> [Work required]: Give only the count of lines containing "code".

> [Given data]:
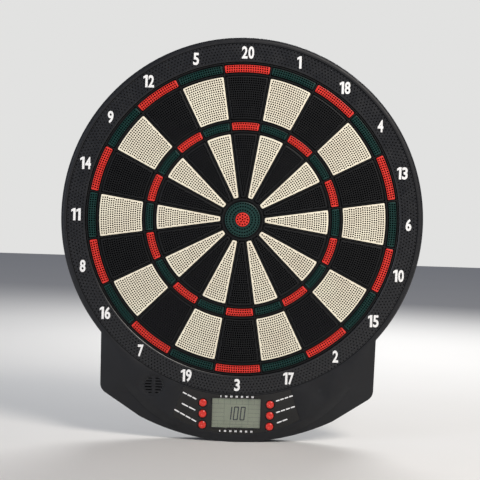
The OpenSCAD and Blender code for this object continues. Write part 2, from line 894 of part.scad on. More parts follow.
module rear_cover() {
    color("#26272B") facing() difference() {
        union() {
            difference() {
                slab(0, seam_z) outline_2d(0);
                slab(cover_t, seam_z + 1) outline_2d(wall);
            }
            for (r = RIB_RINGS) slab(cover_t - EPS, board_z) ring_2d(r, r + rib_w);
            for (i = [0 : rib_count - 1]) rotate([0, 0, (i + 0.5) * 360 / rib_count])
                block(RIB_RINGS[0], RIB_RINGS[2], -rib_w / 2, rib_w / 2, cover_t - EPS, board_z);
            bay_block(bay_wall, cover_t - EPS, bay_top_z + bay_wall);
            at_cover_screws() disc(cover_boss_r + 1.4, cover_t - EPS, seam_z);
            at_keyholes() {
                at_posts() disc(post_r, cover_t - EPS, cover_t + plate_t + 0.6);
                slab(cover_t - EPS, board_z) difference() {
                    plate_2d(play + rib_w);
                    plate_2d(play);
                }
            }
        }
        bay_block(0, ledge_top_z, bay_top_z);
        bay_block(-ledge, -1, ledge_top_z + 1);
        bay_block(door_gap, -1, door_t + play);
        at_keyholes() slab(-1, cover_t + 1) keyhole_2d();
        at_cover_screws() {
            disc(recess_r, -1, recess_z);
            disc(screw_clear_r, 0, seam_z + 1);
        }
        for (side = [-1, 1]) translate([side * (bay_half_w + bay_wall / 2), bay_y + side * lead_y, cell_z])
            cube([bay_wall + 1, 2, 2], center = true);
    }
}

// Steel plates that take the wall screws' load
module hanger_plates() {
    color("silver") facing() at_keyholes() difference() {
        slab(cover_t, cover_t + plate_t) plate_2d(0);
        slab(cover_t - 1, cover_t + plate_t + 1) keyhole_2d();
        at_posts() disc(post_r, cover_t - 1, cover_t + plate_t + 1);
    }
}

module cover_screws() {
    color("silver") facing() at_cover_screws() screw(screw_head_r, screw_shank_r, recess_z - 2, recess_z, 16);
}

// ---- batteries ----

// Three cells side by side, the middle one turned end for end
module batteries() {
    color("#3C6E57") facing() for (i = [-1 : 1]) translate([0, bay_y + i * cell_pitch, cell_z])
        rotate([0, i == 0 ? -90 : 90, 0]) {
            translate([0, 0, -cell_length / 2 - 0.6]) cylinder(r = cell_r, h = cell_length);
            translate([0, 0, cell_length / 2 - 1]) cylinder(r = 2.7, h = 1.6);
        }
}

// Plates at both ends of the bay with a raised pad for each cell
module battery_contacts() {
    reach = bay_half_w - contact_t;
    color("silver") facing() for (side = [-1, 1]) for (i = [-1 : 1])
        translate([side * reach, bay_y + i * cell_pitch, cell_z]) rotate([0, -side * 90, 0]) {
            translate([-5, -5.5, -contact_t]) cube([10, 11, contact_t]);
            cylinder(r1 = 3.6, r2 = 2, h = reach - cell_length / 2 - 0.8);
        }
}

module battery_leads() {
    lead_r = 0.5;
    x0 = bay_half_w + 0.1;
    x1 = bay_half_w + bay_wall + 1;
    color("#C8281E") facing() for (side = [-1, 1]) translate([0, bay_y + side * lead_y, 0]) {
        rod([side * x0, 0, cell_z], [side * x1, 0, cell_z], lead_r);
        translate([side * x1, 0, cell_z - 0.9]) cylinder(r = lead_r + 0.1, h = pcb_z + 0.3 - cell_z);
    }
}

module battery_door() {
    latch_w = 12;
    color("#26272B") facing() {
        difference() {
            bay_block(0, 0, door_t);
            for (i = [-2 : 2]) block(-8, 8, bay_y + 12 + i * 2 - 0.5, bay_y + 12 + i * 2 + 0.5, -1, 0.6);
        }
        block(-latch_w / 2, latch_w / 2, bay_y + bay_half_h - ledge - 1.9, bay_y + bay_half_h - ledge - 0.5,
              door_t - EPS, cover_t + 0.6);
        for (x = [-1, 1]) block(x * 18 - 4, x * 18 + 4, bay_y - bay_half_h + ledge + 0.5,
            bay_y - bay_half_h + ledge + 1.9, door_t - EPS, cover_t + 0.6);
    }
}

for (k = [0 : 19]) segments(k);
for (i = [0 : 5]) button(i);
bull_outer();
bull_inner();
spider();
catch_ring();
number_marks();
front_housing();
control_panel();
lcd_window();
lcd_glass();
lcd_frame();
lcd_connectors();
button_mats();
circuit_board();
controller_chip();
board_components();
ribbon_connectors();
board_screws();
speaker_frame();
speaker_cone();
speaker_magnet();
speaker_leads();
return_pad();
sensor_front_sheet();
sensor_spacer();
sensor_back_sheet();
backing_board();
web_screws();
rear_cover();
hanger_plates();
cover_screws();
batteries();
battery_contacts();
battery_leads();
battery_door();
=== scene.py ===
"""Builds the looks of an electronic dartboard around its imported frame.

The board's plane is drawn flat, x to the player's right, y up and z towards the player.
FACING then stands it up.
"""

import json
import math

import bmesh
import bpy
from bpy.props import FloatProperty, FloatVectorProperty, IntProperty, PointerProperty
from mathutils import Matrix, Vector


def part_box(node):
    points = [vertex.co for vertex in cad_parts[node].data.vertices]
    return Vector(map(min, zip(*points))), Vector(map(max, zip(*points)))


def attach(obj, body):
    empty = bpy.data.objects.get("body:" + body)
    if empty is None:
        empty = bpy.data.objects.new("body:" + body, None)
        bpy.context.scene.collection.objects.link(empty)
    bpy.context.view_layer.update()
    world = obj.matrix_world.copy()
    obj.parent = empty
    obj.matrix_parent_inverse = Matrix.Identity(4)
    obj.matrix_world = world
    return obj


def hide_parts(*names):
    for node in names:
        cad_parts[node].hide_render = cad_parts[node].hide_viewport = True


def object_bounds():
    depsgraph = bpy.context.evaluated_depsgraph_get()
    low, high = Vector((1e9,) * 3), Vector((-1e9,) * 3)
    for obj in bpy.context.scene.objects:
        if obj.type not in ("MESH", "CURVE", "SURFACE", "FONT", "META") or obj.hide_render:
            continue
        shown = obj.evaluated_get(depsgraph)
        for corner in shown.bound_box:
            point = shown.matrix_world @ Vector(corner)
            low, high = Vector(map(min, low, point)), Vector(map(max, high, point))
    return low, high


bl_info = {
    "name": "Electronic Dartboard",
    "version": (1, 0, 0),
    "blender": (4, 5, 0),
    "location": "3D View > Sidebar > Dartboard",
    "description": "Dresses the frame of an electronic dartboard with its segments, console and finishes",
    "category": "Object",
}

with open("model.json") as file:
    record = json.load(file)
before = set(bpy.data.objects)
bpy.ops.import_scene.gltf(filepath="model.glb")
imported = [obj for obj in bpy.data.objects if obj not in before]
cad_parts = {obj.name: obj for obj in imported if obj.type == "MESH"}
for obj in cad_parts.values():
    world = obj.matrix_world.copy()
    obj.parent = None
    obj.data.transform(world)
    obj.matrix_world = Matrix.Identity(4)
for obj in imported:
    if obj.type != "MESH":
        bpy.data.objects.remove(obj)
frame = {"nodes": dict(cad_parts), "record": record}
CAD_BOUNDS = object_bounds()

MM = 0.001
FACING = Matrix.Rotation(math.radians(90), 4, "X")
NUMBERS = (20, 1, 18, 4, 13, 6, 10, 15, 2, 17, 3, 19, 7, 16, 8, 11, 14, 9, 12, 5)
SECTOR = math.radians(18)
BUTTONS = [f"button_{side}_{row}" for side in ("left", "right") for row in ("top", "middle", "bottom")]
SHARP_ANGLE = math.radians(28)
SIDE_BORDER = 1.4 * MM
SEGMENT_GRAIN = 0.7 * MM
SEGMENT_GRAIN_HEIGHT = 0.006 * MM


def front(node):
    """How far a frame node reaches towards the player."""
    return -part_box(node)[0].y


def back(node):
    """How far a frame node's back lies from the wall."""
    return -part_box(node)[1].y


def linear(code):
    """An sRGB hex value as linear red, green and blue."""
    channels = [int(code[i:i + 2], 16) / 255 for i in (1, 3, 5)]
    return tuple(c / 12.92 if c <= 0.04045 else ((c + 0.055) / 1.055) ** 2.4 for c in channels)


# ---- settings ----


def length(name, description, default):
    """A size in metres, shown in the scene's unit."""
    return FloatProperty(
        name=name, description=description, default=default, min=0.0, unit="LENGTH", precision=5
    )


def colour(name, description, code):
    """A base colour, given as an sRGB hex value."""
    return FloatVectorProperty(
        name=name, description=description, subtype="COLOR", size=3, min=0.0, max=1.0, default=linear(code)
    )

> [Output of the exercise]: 5